══ DATASET EXTRACT ══

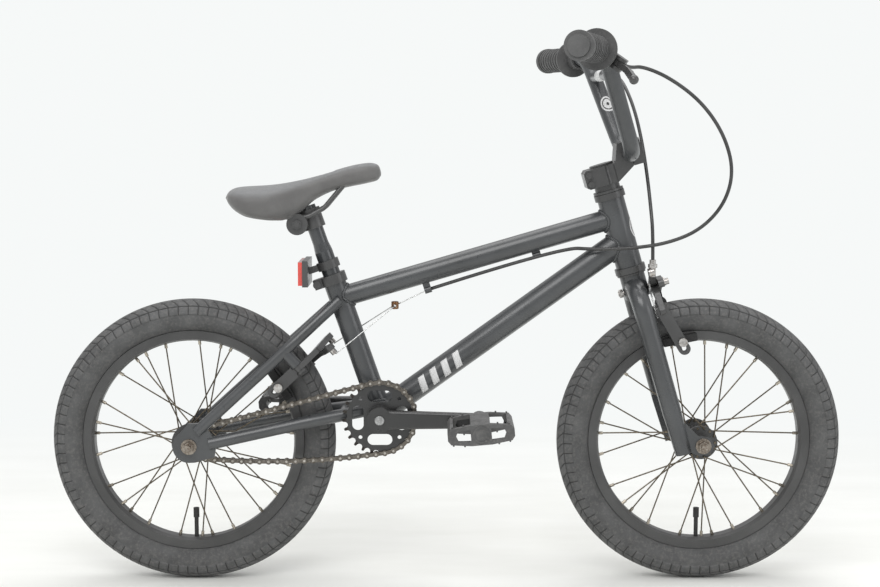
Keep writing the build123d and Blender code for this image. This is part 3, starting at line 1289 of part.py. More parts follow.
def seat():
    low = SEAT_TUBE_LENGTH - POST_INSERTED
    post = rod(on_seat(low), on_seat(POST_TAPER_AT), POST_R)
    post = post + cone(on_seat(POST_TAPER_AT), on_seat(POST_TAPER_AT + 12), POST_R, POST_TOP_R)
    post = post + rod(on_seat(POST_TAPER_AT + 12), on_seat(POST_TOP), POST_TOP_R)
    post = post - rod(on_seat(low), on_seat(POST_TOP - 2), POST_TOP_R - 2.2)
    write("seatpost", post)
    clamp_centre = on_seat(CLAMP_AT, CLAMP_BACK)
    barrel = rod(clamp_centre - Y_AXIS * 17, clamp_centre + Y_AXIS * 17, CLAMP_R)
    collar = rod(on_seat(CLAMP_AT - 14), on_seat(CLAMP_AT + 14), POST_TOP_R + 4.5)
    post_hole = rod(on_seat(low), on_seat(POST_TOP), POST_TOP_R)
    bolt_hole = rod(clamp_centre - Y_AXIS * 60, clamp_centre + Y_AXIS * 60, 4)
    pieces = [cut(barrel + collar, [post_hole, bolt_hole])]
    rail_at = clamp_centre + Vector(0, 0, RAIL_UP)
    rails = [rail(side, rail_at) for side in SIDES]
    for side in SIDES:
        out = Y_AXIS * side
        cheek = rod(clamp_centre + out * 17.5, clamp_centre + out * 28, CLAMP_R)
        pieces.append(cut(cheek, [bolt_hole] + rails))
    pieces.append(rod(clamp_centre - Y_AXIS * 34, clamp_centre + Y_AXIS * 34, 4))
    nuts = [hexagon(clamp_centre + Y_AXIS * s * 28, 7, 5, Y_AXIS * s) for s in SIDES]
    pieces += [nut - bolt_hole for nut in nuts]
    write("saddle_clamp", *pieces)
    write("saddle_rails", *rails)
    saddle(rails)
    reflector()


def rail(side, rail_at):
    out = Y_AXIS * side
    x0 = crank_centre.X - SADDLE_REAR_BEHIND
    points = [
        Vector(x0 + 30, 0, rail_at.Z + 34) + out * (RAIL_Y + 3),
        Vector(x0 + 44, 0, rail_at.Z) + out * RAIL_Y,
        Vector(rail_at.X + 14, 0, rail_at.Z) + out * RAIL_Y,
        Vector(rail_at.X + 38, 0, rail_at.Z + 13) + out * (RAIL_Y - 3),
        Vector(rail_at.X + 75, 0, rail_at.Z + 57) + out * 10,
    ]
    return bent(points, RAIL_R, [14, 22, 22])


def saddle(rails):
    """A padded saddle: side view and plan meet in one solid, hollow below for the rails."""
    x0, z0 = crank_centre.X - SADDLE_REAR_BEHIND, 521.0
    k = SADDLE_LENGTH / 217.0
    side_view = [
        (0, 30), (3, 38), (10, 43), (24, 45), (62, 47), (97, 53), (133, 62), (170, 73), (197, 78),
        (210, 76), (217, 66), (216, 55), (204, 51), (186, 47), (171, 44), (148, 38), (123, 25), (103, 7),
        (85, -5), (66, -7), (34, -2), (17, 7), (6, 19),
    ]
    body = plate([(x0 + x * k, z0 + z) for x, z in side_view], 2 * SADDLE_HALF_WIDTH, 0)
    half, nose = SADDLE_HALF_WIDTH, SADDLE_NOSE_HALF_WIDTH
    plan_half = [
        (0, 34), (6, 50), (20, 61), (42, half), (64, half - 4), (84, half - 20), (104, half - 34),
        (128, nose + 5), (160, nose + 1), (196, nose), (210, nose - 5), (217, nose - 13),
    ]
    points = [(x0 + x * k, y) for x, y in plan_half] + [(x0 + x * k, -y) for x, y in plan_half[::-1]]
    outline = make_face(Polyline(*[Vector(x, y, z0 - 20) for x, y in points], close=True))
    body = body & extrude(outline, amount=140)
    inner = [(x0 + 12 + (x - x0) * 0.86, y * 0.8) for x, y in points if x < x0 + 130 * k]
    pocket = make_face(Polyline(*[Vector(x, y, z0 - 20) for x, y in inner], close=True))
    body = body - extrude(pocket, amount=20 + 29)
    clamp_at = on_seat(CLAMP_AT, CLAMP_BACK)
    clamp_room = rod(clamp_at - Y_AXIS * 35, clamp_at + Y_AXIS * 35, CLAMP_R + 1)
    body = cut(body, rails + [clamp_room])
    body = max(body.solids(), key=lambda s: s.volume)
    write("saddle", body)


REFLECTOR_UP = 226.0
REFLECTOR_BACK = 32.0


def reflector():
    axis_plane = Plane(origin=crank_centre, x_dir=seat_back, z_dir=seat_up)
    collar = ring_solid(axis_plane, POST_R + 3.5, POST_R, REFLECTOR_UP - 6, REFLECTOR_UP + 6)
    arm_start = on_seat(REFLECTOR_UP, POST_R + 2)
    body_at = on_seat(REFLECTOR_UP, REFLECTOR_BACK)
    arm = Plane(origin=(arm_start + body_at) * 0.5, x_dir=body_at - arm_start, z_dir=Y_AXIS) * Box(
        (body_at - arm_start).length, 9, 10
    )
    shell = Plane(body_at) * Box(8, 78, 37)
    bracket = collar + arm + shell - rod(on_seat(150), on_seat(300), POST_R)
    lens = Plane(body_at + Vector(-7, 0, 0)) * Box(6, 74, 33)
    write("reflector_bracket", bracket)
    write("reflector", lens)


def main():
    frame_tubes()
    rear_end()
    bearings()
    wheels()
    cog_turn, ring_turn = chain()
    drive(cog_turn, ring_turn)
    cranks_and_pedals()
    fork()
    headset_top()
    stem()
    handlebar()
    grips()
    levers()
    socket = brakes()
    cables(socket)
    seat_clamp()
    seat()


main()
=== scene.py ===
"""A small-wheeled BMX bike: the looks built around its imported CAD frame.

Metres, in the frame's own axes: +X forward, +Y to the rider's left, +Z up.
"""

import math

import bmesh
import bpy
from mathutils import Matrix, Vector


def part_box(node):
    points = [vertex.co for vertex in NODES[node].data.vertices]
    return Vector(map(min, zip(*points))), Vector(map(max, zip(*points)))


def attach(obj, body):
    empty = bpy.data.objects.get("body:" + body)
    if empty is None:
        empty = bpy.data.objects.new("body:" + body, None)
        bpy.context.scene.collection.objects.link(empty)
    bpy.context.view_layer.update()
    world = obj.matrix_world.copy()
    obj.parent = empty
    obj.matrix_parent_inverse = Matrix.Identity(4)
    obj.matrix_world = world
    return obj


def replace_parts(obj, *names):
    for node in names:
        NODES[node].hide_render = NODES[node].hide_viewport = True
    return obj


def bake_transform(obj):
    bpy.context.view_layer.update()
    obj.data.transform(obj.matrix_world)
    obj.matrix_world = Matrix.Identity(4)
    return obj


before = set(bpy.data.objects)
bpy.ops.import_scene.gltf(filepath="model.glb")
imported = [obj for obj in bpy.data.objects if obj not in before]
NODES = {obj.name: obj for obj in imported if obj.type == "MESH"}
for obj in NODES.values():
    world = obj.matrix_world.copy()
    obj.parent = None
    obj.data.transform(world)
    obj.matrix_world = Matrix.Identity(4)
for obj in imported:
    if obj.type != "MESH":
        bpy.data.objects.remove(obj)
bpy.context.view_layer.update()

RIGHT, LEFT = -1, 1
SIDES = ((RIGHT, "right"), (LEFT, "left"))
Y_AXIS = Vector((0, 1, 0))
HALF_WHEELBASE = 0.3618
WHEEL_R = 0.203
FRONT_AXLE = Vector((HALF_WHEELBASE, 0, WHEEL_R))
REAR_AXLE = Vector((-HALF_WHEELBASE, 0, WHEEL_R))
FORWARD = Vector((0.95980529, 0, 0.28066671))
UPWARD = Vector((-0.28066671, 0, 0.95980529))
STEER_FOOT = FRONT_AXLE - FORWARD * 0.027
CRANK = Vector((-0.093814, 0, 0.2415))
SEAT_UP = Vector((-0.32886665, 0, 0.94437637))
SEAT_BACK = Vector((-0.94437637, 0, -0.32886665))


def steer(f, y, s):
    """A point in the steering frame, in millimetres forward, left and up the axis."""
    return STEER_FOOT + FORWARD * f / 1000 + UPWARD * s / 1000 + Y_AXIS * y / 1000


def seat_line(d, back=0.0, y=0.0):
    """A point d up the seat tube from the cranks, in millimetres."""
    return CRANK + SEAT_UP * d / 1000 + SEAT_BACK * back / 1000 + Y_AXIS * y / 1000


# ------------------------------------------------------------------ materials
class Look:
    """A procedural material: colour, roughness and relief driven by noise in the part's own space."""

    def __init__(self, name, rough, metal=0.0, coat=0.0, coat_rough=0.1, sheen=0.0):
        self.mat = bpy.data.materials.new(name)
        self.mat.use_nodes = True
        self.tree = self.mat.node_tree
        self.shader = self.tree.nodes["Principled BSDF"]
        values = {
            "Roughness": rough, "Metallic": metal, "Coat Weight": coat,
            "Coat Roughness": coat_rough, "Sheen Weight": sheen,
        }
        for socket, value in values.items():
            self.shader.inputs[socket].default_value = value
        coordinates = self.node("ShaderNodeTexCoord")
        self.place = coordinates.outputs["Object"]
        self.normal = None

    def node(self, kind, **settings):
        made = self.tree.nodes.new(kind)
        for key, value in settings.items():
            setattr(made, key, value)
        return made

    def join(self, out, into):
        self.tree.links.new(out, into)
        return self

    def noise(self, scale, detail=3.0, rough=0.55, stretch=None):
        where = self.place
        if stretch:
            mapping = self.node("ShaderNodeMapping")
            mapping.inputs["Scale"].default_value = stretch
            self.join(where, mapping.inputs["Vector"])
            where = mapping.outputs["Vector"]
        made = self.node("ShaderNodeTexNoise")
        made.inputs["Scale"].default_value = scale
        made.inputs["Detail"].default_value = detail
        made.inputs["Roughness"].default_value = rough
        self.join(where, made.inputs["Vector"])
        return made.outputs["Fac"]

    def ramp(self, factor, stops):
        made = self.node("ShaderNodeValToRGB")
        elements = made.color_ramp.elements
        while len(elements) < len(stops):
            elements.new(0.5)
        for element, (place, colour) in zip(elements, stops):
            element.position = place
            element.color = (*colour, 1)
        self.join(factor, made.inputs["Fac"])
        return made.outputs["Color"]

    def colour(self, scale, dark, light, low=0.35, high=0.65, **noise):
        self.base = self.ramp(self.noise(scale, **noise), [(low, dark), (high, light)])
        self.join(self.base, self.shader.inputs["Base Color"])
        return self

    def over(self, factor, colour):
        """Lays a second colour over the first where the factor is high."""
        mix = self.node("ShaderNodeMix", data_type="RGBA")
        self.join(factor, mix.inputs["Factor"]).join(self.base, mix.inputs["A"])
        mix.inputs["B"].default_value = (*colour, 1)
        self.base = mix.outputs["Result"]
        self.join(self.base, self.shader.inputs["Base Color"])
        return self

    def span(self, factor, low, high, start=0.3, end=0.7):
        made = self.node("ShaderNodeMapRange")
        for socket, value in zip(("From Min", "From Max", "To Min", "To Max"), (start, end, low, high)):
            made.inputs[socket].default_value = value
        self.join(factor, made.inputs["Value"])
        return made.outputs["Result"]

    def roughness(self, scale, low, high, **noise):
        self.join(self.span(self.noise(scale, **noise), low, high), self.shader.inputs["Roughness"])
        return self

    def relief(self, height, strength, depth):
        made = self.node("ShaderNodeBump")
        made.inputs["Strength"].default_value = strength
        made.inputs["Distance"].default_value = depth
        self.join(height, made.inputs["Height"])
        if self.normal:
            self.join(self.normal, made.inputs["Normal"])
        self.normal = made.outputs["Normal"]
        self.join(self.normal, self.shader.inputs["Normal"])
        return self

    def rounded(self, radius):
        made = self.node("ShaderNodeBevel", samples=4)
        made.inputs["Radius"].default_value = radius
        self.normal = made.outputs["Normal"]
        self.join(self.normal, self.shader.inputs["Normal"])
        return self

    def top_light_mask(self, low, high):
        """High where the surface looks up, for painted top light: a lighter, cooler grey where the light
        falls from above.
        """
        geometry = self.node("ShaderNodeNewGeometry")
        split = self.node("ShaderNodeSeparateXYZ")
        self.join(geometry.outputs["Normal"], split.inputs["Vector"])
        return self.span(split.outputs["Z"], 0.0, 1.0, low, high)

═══

Emit only the lines from the one containing "before = set(bpy.data.objects)" through the one containing "material: colour, roughness", copied exactly.

before = set(bpy.data.objects)
bpy.ops.import_scene.gltf(filepath="model.glb")
imported = [obj for obj in bpy.data.objects if obj not in before]
NODES = {obj.name: obj for obj in imported if obj.type == "MESH"}
for obj in NODES.values():
    world = obj.matrix_world.copy()
    obj.parent = None
    obj.data.transform(world)
    obj.matrix_world = Matrix.Identity(4)
for obj in imported:
    if obj.type != "MESH":
        bpy.data.objects.remove(obj)
bpy.context.view_layer.update()

RIGHT, LEFT = -1, 1
SIDES = ((RIGHT, "right"), (LEFT, "left"))
Y_AXIS = Vector((0, 1, 0))
HALF_WHEELBASE = 0.3618
WHEEL_R = 0.203
FRONT_AXLE = Vector((HALF_WHEELBASE, 0, WHEEL_R))
REAR_AXLE = Vector((-HALF_WHEELBASE, 0, WHEEL_R))
FORWARD = Vector((0.95980529, 0, 0.28066671))
UPWARD = Vector((-0.28066671, 0, 0.95980529))
STEER_FOOT = FRONT_AXLE - FORWARD * 0.027
CRANK = Vector((-0.093814, 0, 0.2415))
SEAT_UP = Vector((-0.32886665, 0, 0.94437637))
SEAT_BACK = Vector((-0.94437637, 0, -0.32886665))


def steer(f, y, s):
    """A point in the steering frame, in millimetres forward, left and up the axis."""
    return STEER_FOOT + FORWARD * f / 1000 + UPWARD * s / 1000 + Y_AXIS * y / 1000


def seat_line(d, back=0.0, y=0.0):
    """A point d up the seat tube from the cranks, in millimetres."""
    return CRANK + SEAT_UP * d / 1000 + SEAT_BACK * back / 1000 + Y_AXIS * y / 1000


# ------------------------------------------------------------------ materials
class Look:
    """A procedural material: colour, roughness and relief driven by noise in the part's own space."""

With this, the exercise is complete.